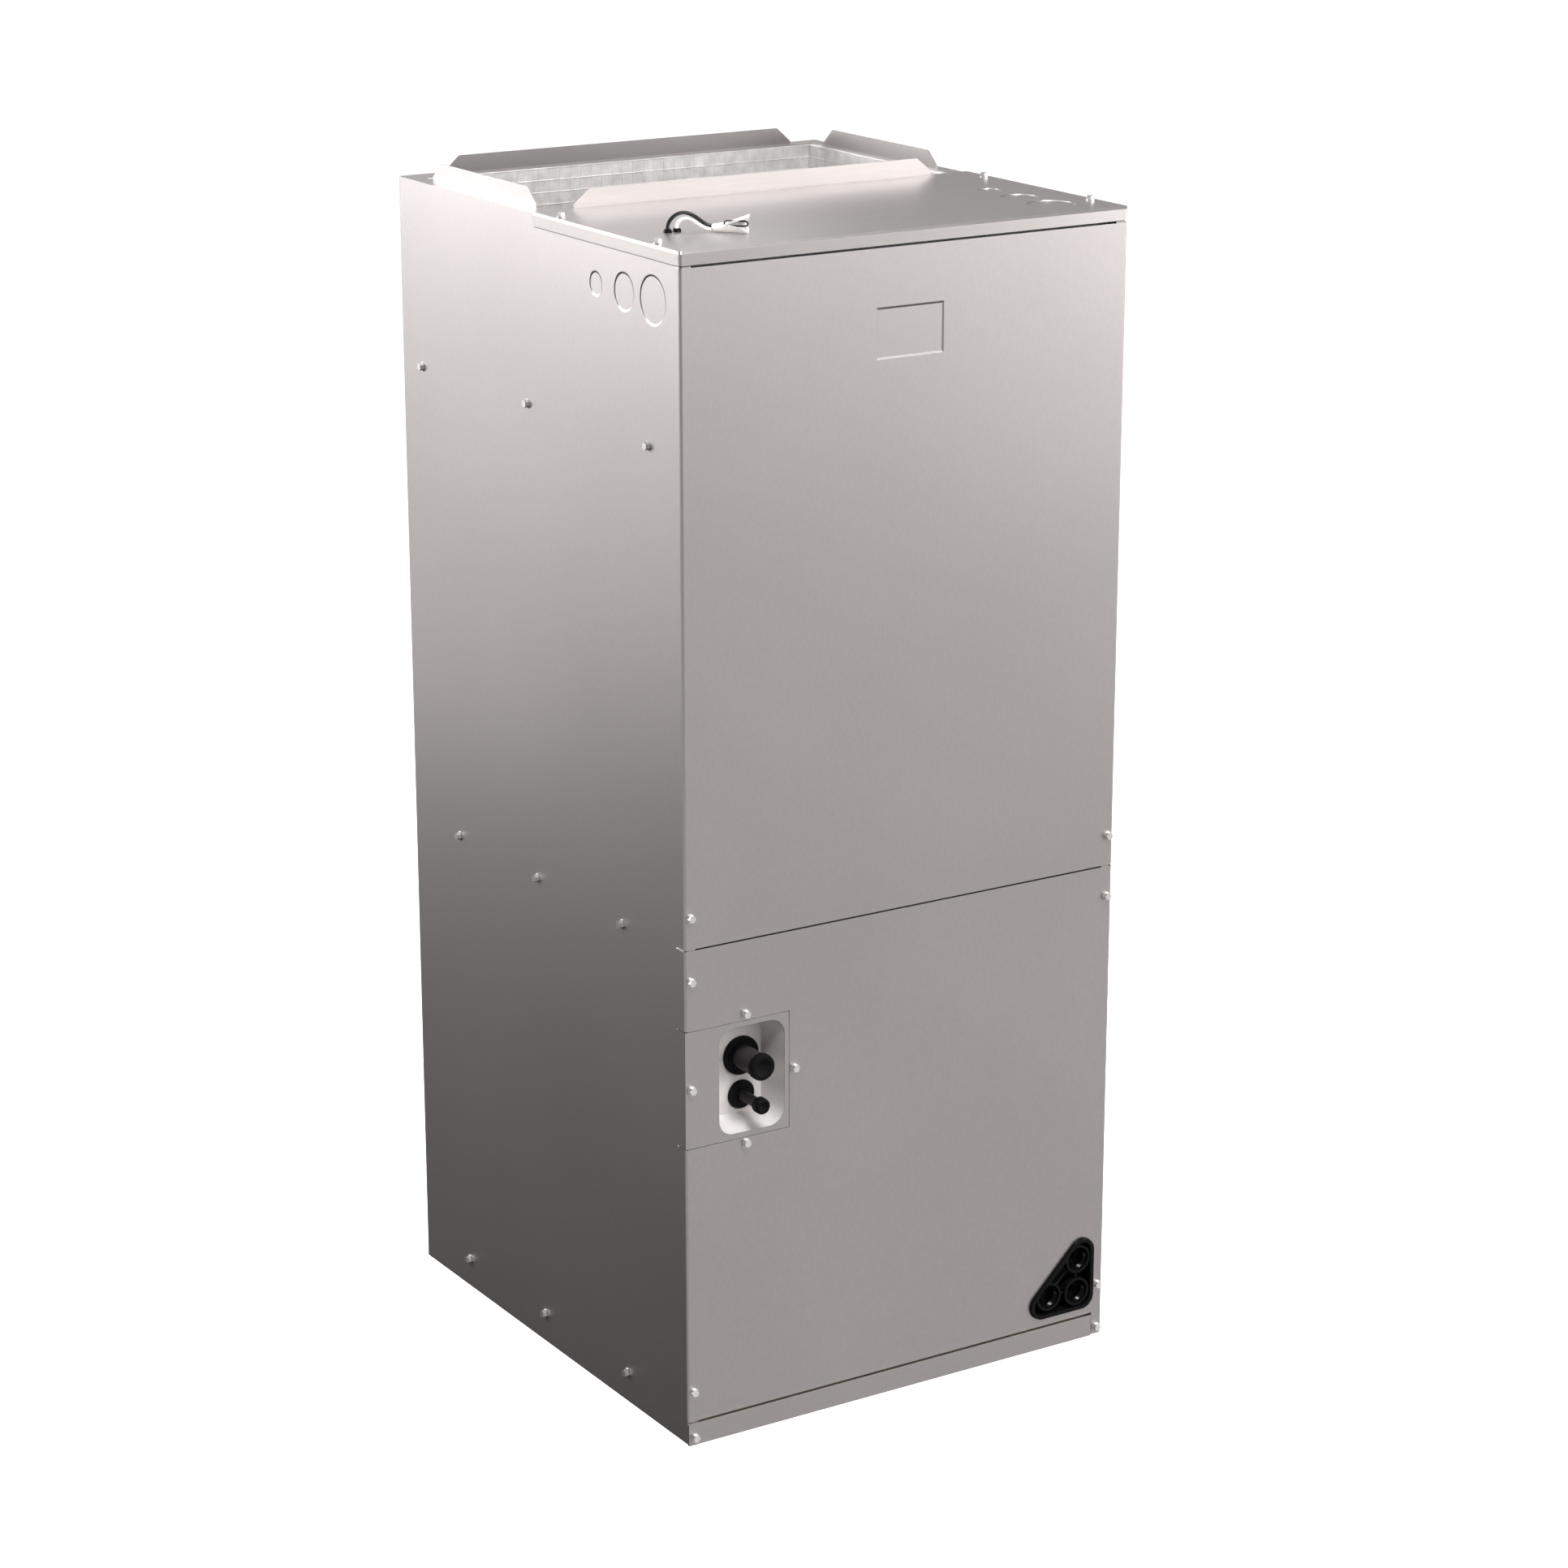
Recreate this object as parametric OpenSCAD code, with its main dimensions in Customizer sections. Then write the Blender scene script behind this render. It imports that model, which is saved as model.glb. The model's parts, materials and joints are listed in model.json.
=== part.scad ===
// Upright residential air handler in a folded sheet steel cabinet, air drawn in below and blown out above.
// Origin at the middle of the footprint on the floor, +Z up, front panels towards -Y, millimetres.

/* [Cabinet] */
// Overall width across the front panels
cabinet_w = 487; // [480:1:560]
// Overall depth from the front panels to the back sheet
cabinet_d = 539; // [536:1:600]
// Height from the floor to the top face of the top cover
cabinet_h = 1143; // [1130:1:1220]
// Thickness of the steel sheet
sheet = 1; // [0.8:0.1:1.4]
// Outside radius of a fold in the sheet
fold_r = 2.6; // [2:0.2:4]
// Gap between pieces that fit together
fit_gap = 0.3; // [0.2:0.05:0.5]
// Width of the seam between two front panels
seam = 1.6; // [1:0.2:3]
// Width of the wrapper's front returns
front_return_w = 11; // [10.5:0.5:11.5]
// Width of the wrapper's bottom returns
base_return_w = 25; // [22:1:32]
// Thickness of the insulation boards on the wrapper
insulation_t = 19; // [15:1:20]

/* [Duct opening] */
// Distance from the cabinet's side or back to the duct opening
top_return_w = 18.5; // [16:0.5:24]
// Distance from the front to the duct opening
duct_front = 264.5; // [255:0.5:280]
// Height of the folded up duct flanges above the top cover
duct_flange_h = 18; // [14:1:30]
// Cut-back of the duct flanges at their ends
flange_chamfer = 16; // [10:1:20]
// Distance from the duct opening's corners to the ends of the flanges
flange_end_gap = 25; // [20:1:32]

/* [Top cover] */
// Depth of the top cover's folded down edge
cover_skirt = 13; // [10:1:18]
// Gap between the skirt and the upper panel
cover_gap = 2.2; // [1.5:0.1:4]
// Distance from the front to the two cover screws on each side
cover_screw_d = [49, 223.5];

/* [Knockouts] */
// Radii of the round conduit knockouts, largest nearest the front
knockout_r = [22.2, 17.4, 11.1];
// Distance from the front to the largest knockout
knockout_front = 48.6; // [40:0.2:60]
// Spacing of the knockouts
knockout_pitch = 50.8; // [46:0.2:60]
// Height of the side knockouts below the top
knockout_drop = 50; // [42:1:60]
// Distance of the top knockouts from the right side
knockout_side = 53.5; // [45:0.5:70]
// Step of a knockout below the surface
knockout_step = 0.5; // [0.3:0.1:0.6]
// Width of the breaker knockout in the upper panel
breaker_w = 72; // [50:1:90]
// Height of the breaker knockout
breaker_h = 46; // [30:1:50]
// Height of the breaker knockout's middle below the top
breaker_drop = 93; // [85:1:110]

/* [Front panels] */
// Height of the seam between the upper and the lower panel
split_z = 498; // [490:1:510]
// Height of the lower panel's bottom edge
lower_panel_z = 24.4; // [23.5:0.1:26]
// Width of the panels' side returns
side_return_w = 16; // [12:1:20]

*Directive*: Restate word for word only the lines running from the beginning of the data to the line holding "insulation_t = 19; // [15:1:20]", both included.

*Correct answer*:
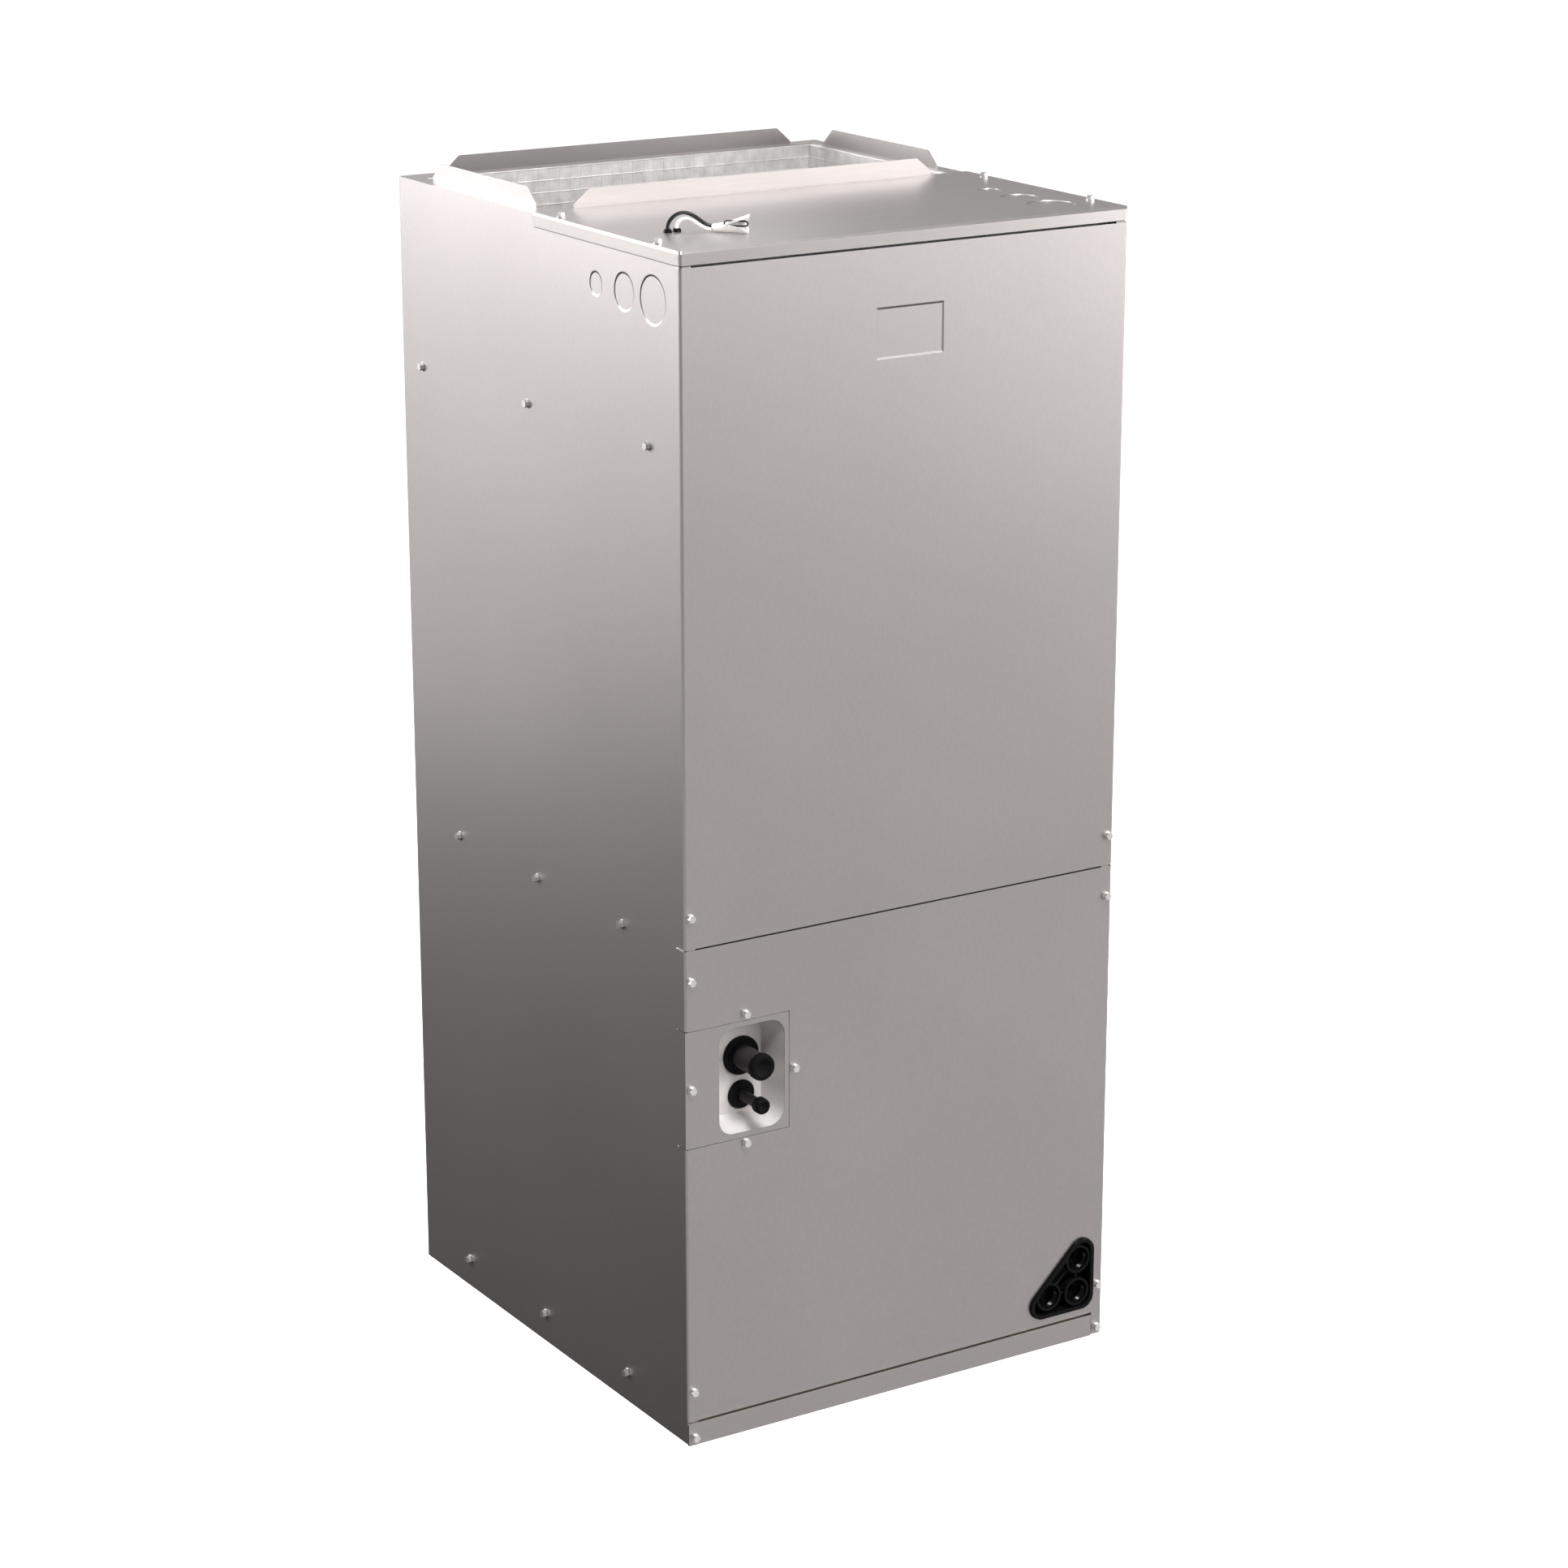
Recreate this object as parametric OpenSCAD code, with its main dimensions in Customizer sections. Then write the Blender scene script behind this render. It imports that model, which is saved as model.glb. The model's parts, materials and joints are listed in model.json.
=== part.scad ===
// Upright residential air handler in a folded sheet steel cabinet, air drawn in below and blown out above.
// Origin at the middle of the footprint on the floor, +Z up, front panels towards -Y, millimetres.

/* [Cabinet] */
// Overall width across the front panels
cabinet_w = 487; // [480:1:560]
// Overall depth from the front panels to the back sheet
cabinet_d = 539; // [536:1:600]
// Height from the floor to the top face of the top cover
cabinet_h = 1143; // [1130:1:1220]
// Thickness of the steel sheet
sheet = 1; // [0.8:0.1:1.4]
// Outside radius of a fold in the sheet
fold_r = 2.6; // [2:0.2:4]
// Gap between pieces that fit together
fit_gap = 0.3; // [0.2:0.05:0.5]
// Width of the seam between two front panels
seam = 1.6; // [1:0.2:3]
// Width of the wrapper's front returns
front_return_w = 11; // [10.5:0.5:11.5]
// Width of the wrapper's bottom returns
base_return_w = 25; // [22:1:32]
// Thickness of the insulation boards on the wrapper
insulation_t = 19; // [15:1:20]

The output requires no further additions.